Set exercise
Within the listing below, locate all lines containing the word "joints". Copy each one.

Data listing
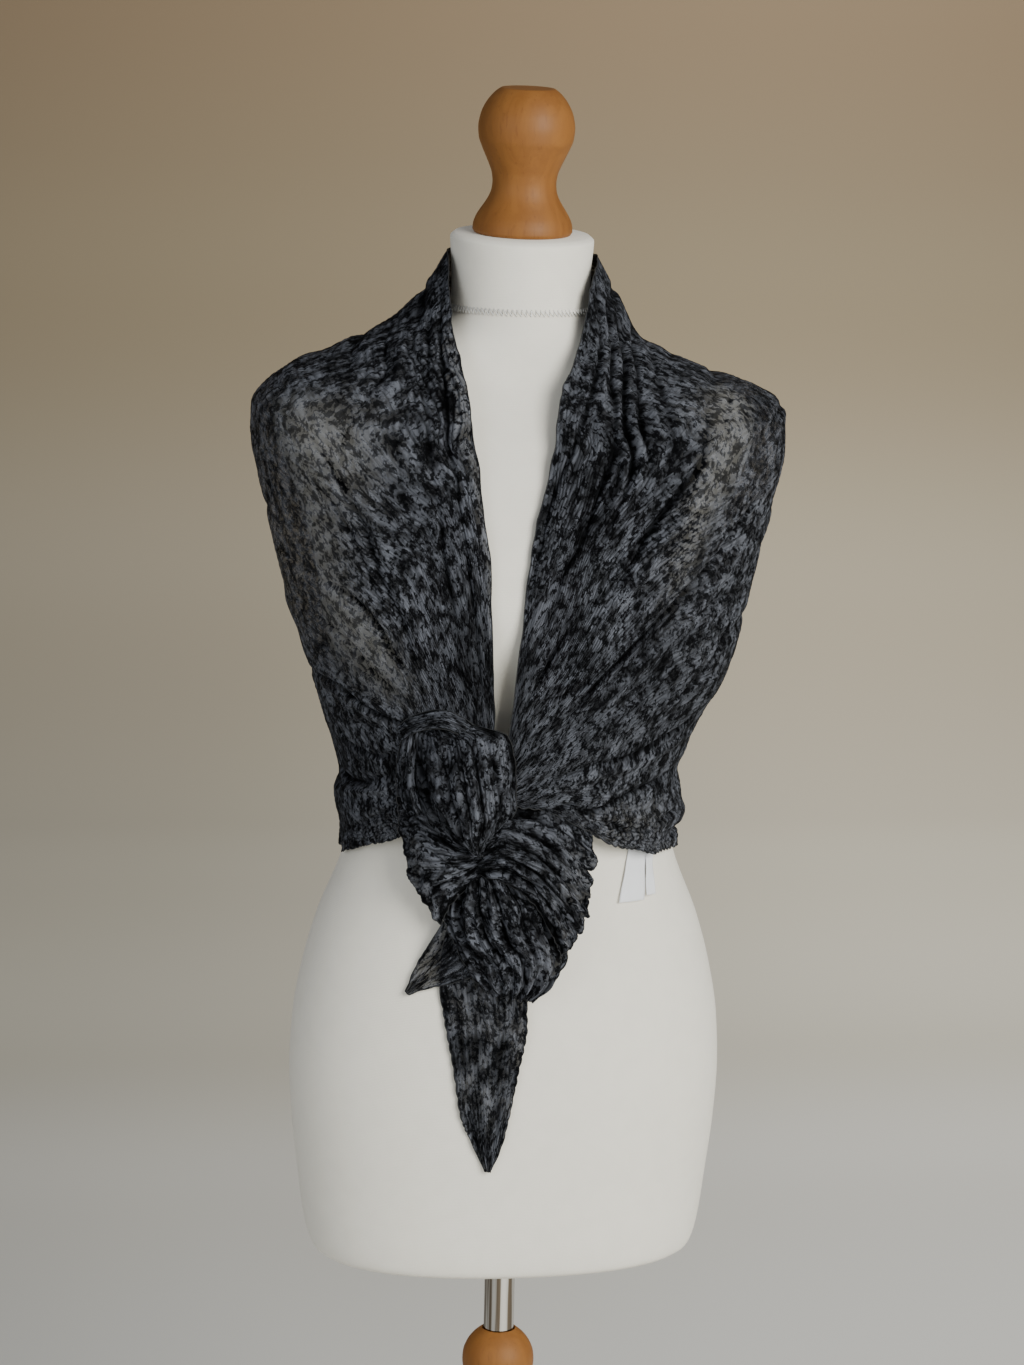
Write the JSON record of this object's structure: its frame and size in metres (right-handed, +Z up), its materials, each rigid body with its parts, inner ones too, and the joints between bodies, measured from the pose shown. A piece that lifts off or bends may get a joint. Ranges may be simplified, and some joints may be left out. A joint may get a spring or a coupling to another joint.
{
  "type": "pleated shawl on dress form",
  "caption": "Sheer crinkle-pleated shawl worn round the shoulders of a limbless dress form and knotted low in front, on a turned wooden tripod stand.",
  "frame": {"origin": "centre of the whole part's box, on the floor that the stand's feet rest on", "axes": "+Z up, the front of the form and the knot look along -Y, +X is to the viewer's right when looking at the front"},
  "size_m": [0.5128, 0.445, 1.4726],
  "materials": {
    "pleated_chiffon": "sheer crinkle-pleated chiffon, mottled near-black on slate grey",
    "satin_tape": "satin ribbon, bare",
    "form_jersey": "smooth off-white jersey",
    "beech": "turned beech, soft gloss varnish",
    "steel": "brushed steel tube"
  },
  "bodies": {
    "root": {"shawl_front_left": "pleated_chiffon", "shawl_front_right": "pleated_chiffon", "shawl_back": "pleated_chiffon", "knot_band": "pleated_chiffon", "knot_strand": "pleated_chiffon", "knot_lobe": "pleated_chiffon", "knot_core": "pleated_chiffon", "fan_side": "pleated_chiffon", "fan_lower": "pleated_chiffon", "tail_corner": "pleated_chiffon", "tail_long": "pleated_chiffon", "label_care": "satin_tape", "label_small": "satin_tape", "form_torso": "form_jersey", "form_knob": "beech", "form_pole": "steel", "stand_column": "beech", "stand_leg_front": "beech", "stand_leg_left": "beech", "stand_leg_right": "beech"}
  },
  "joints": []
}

---

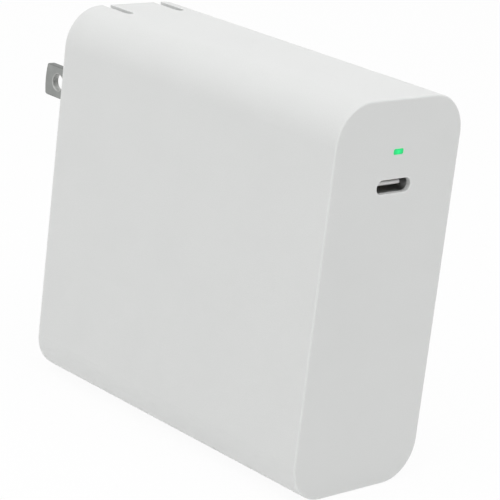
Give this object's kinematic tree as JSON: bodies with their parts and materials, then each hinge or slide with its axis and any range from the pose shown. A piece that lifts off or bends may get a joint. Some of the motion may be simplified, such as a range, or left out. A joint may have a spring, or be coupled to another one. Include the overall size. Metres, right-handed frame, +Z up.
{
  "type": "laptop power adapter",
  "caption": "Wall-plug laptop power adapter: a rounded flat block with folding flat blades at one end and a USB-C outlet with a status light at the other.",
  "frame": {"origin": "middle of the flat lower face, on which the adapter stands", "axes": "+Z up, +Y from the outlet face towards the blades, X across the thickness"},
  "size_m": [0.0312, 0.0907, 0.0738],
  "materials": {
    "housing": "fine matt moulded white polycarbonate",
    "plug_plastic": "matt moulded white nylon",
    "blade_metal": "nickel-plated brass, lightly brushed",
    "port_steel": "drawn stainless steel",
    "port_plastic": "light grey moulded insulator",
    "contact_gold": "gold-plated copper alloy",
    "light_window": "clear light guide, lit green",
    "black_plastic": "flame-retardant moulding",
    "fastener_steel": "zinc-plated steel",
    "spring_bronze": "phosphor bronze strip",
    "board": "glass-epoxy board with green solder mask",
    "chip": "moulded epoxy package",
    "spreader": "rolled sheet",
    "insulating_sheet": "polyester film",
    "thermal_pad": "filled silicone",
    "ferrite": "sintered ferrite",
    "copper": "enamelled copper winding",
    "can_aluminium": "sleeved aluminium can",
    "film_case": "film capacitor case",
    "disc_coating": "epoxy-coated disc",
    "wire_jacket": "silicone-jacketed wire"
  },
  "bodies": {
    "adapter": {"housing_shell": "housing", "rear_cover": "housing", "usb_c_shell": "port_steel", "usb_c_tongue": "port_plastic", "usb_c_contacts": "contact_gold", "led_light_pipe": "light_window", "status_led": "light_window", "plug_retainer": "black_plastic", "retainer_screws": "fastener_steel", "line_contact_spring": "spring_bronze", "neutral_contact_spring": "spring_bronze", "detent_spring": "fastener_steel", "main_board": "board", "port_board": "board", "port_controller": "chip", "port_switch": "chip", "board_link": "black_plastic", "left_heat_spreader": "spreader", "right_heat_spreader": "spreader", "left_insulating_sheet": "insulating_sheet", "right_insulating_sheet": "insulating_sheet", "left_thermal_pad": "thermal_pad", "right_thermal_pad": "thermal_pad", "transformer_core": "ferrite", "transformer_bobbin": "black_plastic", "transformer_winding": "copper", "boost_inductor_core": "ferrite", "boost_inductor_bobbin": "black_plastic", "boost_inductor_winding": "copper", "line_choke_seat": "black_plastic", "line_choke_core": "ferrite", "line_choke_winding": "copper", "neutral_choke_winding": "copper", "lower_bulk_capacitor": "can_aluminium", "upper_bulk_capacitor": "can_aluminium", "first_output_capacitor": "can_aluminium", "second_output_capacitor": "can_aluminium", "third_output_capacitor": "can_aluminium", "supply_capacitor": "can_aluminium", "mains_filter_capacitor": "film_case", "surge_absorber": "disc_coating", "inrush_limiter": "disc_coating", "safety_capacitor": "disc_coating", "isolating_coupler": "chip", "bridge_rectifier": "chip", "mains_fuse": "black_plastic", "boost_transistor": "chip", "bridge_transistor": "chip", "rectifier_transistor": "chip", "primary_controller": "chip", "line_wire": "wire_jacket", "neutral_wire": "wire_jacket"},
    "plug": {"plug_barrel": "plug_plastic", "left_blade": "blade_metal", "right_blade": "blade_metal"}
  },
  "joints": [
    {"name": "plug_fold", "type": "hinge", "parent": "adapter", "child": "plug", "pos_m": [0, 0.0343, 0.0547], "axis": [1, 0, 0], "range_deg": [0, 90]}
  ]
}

--

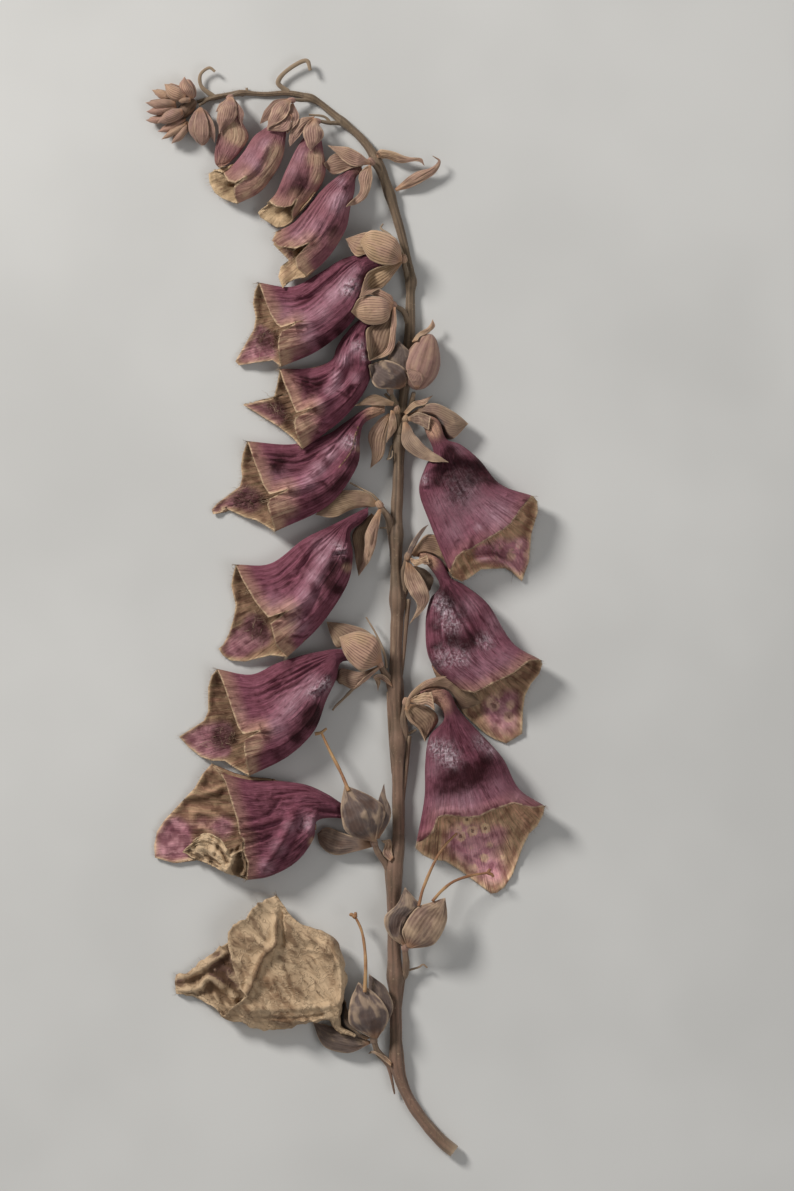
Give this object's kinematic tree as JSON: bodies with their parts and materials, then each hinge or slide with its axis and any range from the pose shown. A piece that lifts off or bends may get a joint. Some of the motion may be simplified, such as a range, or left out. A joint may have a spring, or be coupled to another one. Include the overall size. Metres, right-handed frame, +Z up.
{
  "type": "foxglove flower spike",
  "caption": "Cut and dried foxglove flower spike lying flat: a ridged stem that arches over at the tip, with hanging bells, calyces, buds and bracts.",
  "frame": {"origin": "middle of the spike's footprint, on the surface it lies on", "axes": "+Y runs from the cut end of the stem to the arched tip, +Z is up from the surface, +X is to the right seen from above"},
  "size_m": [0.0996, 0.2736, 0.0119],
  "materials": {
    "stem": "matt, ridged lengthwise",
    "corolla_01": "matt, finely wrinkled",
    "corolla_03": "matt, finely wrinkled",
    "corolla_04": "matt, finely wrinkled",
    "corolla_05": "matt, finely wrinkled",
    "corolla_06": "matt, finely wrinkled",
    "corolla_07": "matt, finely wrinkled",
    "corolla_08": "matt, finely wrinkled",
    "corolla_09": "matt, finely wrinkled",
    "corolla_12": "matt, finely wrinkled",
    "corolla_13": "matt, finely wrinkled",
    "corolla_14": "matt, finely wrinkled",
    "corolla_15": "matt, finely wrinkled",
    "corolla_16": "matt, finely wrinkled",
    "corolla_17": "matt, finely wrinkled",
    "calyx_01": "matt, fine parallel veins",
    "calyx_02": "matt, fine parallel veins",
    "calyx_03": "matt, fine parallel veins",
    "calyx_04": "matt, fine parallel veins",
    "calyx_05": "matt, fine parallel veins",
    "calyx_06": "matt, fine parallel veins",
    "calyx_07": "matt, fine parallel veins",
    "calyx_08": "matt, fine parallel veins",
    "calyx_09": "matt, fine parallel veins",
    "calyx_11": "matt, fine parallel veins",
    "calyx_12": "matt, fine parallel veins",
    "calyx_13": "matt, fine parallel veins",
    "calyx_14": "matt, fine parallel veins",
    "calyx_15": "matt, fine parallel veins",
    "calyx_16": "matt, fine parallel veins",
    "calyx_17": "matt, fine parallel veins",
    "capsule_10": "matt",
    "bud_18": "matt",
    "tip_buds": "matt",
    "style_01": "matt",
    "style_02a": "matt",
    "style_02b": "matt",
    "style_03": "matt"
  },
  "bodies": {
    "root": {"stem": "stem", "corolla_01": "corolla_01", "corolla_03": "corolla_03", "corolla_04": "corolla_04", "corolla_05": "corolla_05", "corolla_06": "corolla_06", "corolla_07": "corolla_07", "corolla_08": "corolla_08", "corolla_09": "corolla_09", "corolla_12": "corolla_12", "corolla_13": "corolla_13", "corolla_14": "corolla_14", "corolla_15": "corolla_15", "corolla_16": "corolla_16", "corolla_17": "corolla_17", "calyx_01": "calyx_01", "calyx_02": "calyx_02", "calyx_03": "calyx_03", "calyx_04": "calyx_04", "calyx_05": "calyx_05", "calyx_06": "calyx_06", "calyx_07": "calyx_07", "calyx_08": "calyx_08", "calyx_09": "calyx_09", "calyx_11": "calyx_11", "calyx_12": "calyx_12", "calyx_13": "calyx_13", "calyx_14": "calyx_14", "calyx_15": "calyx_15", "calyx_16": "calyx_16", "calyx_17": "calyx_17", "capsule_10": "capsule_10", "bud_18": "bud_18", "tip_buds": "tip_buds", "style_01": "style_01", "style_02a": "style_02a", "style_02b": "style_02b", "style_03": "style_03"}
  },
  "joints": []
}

Correct result
Write the JSON record of this object's structure: its frame and size in metres (right-handed, +Z up), its materials, each rigid body with its parts, inner ones too, and the joints between bodies, measured from the pose shown. A piece that lifts off or bends may get a joint. Ranges may be simplified, and some joints may be left out. A joint may get a spring or a coupling to another joint.
  "joints": []
  "joints": [
  "joints": []